EM: When you arrive: the culture shock. It can be a completely different culture that you don’t know, and everything to do with the culture: the food, the way people speak and general interests. I think a challenge is just getting used to that. and then the second one is. The housing issue here is unique to Durham and that’s quite a big concern for students at Durham. You are thrown into this rush of signing a house within three weeks of arriving here. And you think, “What am I doing? I don’t know if I want to live with these people! I just moved here, how do I know who I want to live with?” Because living with someone is different from just having someone as a friend, you are committing to a whole year of living with that person. For international students specifically, if you don’t have a UK-based guarantor, then you either have to pay a big chunk of the rent up-front, beforehand, or you need to get an international guarantor.
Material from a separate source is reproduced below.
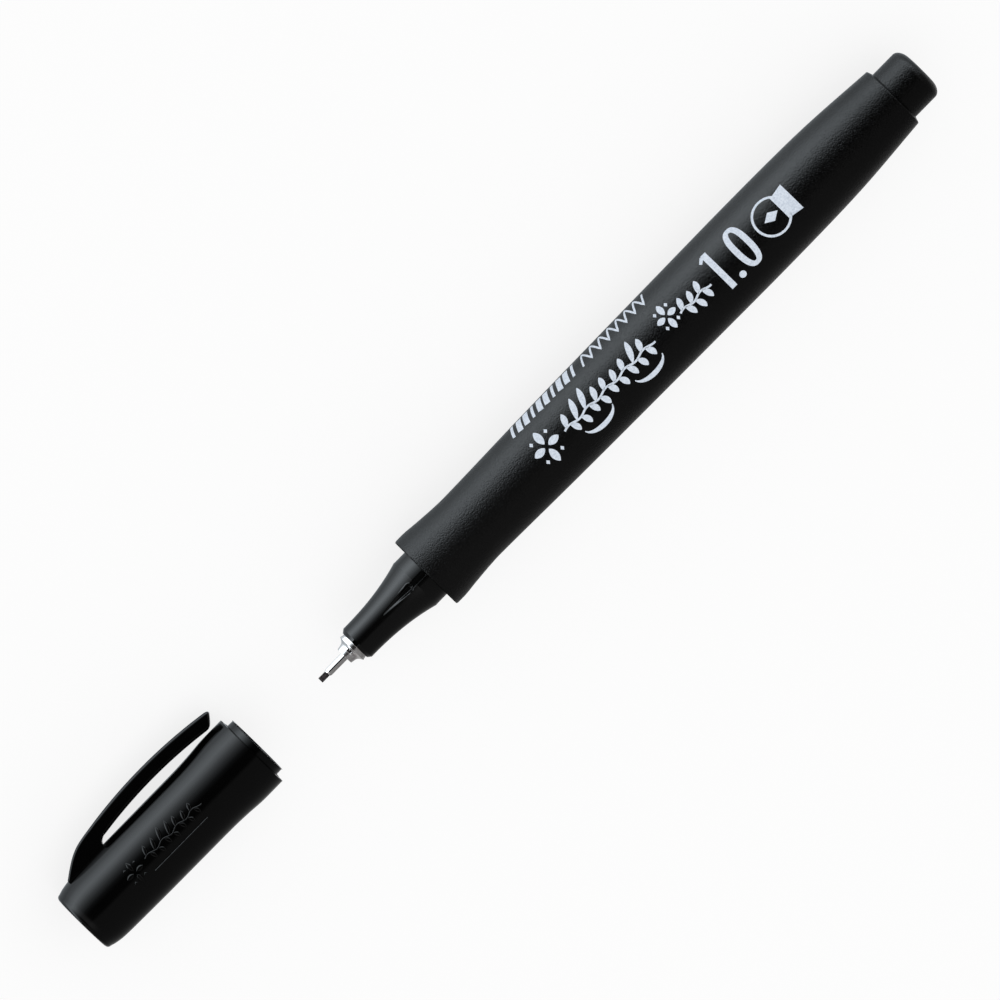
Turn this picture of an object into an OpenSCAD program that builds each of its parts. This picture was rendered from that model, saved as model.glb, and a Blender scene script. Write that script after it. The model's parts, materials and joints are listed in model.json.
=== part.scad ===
// Calligraphy marker with a chisel nib and a push-on cap.
//
// The pen's axis is the X axis and the nib points to +X. The origin is the centre
// of the tail's end face. The cap is drawn off the pen and lies in line with it,
// beyond the nib. The whole lies on its side: the barrel's belly rests on the surface
// below and the clip's edge just clears it, so the clip points to -Y and a little down.

/* [Barrel] */
// Length of the barrel
barrel_len = 99.8; // [90:0.1:115]
// Radius of the barrel at its front edge
barrel_front_r = 6.52; // [6.3:0.01:6.6]
// Radius at the grip, where the barrel is thinnest
grip_r = 5.98; // [5.8:0.01:6.1]
// Greatest radius of the barrel
belly_r = 6.6; // [6.5:0.01:6.8]
// Radius of the barrel at its rear edge
barrel_rear_r = 5.45; // [5.2:0.01:5.6]

/* [Tail plug] */
// Length of the stub that stands out of the barrel
stub_len = 5.6; // [4:0.1:7]
// Radius of the stub
stub_r = 4.5; // [4.4:0.01:4.55]

/* [Section] */
// Length of the straight collar in front of the barrel
collar_len = 2.2; // [2:0.1:3]
// Radius of the collar
collar_r = 4.43; // [4.35:0.01:4.45]
// Length of the nose cone in front of the collar
cone_len = 12.9; // [11.5:0.1:14]
// Radius of the nose cone behind its front rim
cone_front_r = 2.98; // [2.9:0.01:3]
// Width of each vent groove
groove_w = 1.4; // [1.2:0.1:2]

/* [Nib] */
// Radius of the ferrule's flange
flange_r = 2.43; // [2.3:0.01:2.45]
// Thickness of the flange
flange_len = 0.68; // [0.6:0.02:0.9]
// Radius of the ferrule's step at its front
step_r = 1.42; // [1.35:0.01:1.6]
// Length of the step, with the flare at its foot
step_len = 1.57; // [1.4:0.01:2]
// Length of nib tube that stands out of the ferrule
tube_len = 3.6; // [3:0.1:5]
// Radius of the nib tube over its corners
tube_r = 0.69; // [0.66:0.01:0.7]
// Width of the nib, which is the width of its broadest stroke
nib_w = 0.92; // [0.6:0.01:0.92]
// Thickness of the nib
nib_t = 0.5; // [0.3:0.01:0.5]
// Length of nib that stands out of the tube
nib_len = 1.5; // [1:0.1:2]

/* [Cap] */
// Distance that the cap is drawn off the pen
cap_off = 37; // [30:0.5:60]
// Length of the cap's shell
cap_len = 36.2; // [35.5:0.1:37]
// Radius of the shell at the middle
cap_r = 6.09; // [6.05:0.01:6.15]
// Radius of the shell at its mouth
cap_mouth_r = 6.45; // [6.35:0.01:6.5]
// Distance that the inner sleeve stands out of the mouth
lip_len = 1.1; // [1:0.1:1.5]
// Radius of the inner sleeve at its lip
lip_r = 5.43; // [5.38:0.01:5.43]

/* [Clip] */
// Width of the clip
clip_w = 4.6; // [4:0.1:5]
// Thickness of the clip's arm
clip_t = 2.42; // [2:0.02:2.5]
// Greatest distance of the clip's outer face from the pen's axis
clip_top_r = 10.03; // [9.9:0.01:10.2]
// Radius of the arm's arch along its outer face
arch_r = 81; // [75:1:90]
// Radius of the arm's long edges
clip_edge_r = 0.5; // [0.4:0.05:1]
// Gap between the clip and the surface that the pen lies on
clip_gap = 0.18; // [0:0.02:0.6]

/* [Hidden] */

$fn = 96;
eps = 0.01;

// Radial gap between pieces that are pressed together
press_gap = 0.02;

// Places along the pen, from the tail to the nib's tip
barrel_rear_x = stub_len;
barrel_front_x = barrel_rear_x + barrel_len;
collar_front_x = barrel_front_x + collar_len;
rim_x = collar_front_x + cone_len;
flange_front_x = rim_x + flange_len;
step_front_x = flange_front_x + step_len;
tube_front_x = step_front_x + tube_len;
nib_tip_x = tube_front_x + nib_len;

// Places along the cap, in front of the pen
mouth_x = barrel_front_x + cap_off;
cap_end_x = mouth_x + cap_len;

// Inside the barrel: a groove that takes the cap's lip, and three bores in line
groove_r = 5.58;
groove_depth = 1.75;
plug_x = barrel_front_x - groove_depth;
front_bore_r = 5;
middle_bore_r = 4.7;
rear_bore_r = 4.2;
rear_bore_len = 9;
section_tail_len = 13.6;
section_rear_x = plug_x - section_tail_len;

// Ink reservoir, its film and the feed rod
core_r = 4.1;
film_wall = 0.12;
film_inner_r = core_r + press_gap;
film_outer_r = film_inner_r + film_wall;
core_rear_x = barrel_rear_x + rear_bore_len + 0.2;
core_front_x = section_rear_x - 0.1;
feed_r = 1.15;
feed_depth = 9.5;
feed_rear_x = core_front_x - feed_depth;
tube_rear_x = rim_x - 1.9;

// Turn of the clip about the pen's axis, at which its edge just clears the surface
clip_arm_r = clip_top_r - clip_edge_r;
clip_half_w = clip_w / 2 - clip_edge_r;
lie = asin((belly_r - clip_edge_r - clip_gap) / norm([clip_arm_r, clip_half_w]))
    - atan2(clip_half_w, clip_arm_r);

// Slope of the line through the stations p at station i
function slope(p, i) =
    let (a = p[max(i - 1, 0)], b = p[min(i + 1, len(p) - 1)])
    (b[1] - a[1]) / (b[0] - a[0]);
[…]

There is a company called Housing Hands, who the University have liaised with and have offered to act as an international guarantor, but it is also still an additional cost for them to act as your guarantor. So, that’s another additional fee that goes on top of the expensive international fees as well. Another challenge is just being away from your family and your friends. In the beginning, a lot of students feel alone because they haven’t found made close friends. It is important to know that there are so many students who are feeling the same way as you. For many, the first time living away and then being so far away from family for many students and not having that support bubble that you’re used to is definitely a challenge. 


ISA’s Exec, 2021-2


LA: Looking at the figures, 30% of the Durham population are international students, and the aim is for 39% to be international students eventually. What are your thoughts more broadly as to how Durham, as an institution and as a place, benefits from its international community and the diversity it brings?


EM: That’s a tough question! I think international students bring so many new perspectives to things, which is probably a very broad statement to say. But, within each department, within each course, I think when you when you sit in a tutorial or sit in a discussion-based class, you will have more of that breadth of perspective when you have people from all across the world, because of their experiences and their background and their upbringing. International students bring together more perspectives and more opinions, which is always a great thing because you learn so much more when you have different ideas.
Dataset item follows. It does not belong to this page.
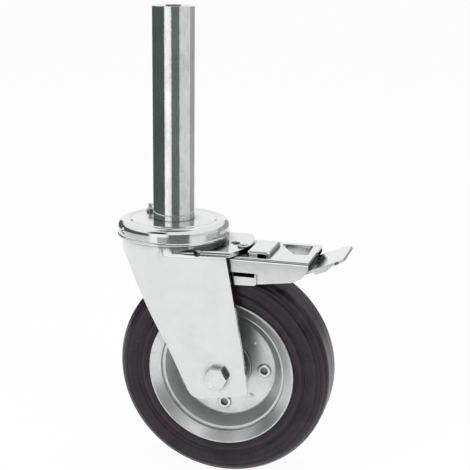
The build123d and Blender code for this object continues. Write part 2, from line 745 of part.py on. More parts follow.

How have you felt? How much have you been able to interact with other international students? How do you feel that it contributes to Durham?


LA: I think it is always interesting to see education from a different perspective in a different country, as every country will have a different take on the curriculum and how things are taught. I think it’s adds to a vibrant university environment, when there are international students who bring with them different cultural backgrounds. Especially when you are abroad for just a year, like I am on an exchange, then you have more energy to get out and do things and I think that adds to the broader university atmosphere. 


EM: To add on to that, I think when you have international students come in, you also have these different perspectives and it enhances your learning experience, because you’re learning about different cultures, different things that people do around the world. It allows students to experience a little bit of a different country or different culture, without having to actually go there. Each international student is bringing a part of their upbringing to the university and so that’s making it that much more diverse.



LA: A lot of international students have at the back of their mind, that after their exchange year here or after their degree, that they then have to go home, and all of a sudden, they are hundreds of miles away from where the last three years of their life were and where their friends are. How does this influence the international student experience?


EM: It is very unique to everyone because everyone has their own thoughts about where they want to go. For me personally, I knew that I wanted to stay here for a bit longer, so my experience will be extended. I definitely do reflect that it is incredible that I have the opportunity to be able to stay or to go. I know some students don’t have that opportunity with work visas and that kind of thing. I’m always really reluctant to say anything on behalf of international students as a whole, because it’s really difficult to be able to represent everyone. It’s very much unique to a lot of people. I would hope that a lot of students try and make the most out of their experience here, because it is only like three or four years and you can make such great connections with people that remain long-lasting friends for the rest of your life. You hear so many stories about people who met at university and they still know each other 40 years down the line. I think that’s something that everyone should picture and look up to when they go to university.